The strobe is a transformational technology that relates to some of the earliest forms of cinema’s black magic: the zoetrope, and the thaumatrope. The flicker of the strobe stops time, it observes and categorises the unobservable. It slows time, for example on the dance floor. Under certain circumstances, in relation to rotating images, it can seem to reverse time.
If Flash might at times equate the colonising, categorising eye of the camera and that of the collection it might also deal with neo-colonial realities of its era. The film was made in 2006 and, in my view, it is a film made firmly from within, and about, the Bush era. I think it’s a film about the legacy of the invasion of Iraq in 2003, about Britain and America’s long and disastrous histories of intervention in the Middle East and the Gulf. About shock and awe. And, for our own purposes, about the need to investigate the complex impulse to collect, preserve, and celebrate cultural artefacts at times of conflict.
And I think the notion of aerial photography is lurking amongst all these tracking shots. Flash is a film made in the still of night, that paradoxically evokes bombardment. A few years later the artists made Our Magnolia a film that borrows its name from Paul Nash’s 1944 painting in which an unfurling flower denotes the war time threat from the air.

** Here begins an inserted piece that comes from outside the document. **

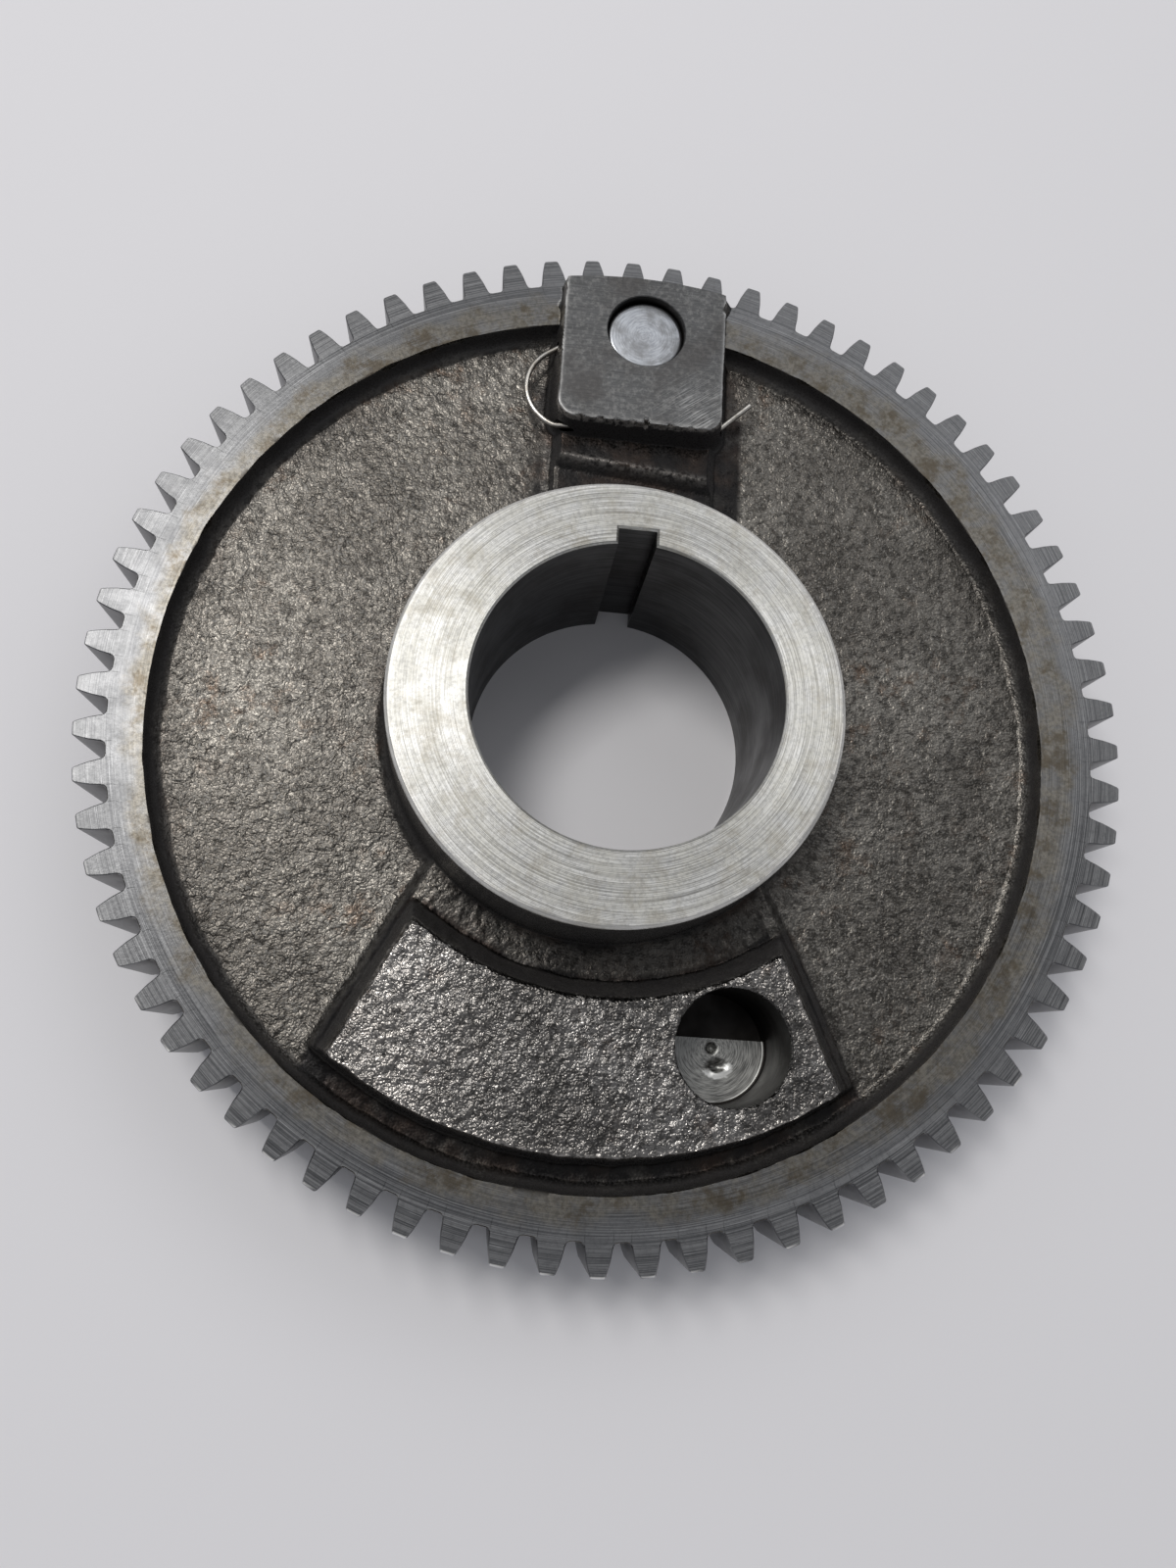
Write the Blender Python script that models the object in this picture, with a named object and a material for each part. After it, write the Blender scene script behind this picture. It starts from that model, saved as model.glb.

The most powerful moment in that film is the rhythmic, indeed stroboscopic, weeping of a woman grieving in the destroyed and looted Museum of Iraq in Baghdad.

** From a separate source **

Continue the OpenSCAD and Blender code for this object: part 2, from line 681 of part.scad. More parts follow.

When I think of the relationship between art, photography and history through Flash I think of death. Roger Fenton and all those bones on the battlefield of Crimea. I think of the aerial photographs of the charnel house of the western front that Marcel Duchamp obliquely evoked in Dust Breeding, his “aerial” picture of The Large Glass. I think of Andre Breton’s work as a medic, in the catastrophe of the first war and attached to a pilot training school in Poitiers during the second: the view from the air and its influence in shaping post war surrealism. Or of Edward Steichen in 1917, directing the aerial photographic unit of the US Army and in 1941 portraying aerial bombardment and its consequences as commander of the Naval Aviation Photographic Unit in 1941. Of the artist and designer Isamu Noguchi, trapped in a Japanese-American internment camp at Poston in the Arizona desert, who conceived of an artwork that was never made: an outdoor sculpture in which an entire landscape would be shaped by bombardment.
So when I see Flash I think of the flash bomb as well as the flashbulb. The inventor of the modern strobe, the MIT scientist Harold Edgerton, worked largely in engineering applications but developed an enormous strobe for aerial surveillance images that superseded the flash bomb and could penetrate as far as a mile. It was on the basis of reconnaissance using this new technology that the D-Day landings were timed.
The strobe has a kinship with other more recent penetrative military technologies such as the drone. It sees what we can’t and tells us what we didn’t know. I think Flash in the Metropolitan might do that too.
Note:
This text was written for a presentation by the writer as part of the event Towards a Scottish Collection of Artists’ Moving Image at CCA in January 2017 and was accompanied by a screening of the art work. Thanks to Nicole Yip and LUX Scotland for the invitation and to LUX collection for the screening of the work.
Moira Jeffrey is a writer who lives in Glasgow.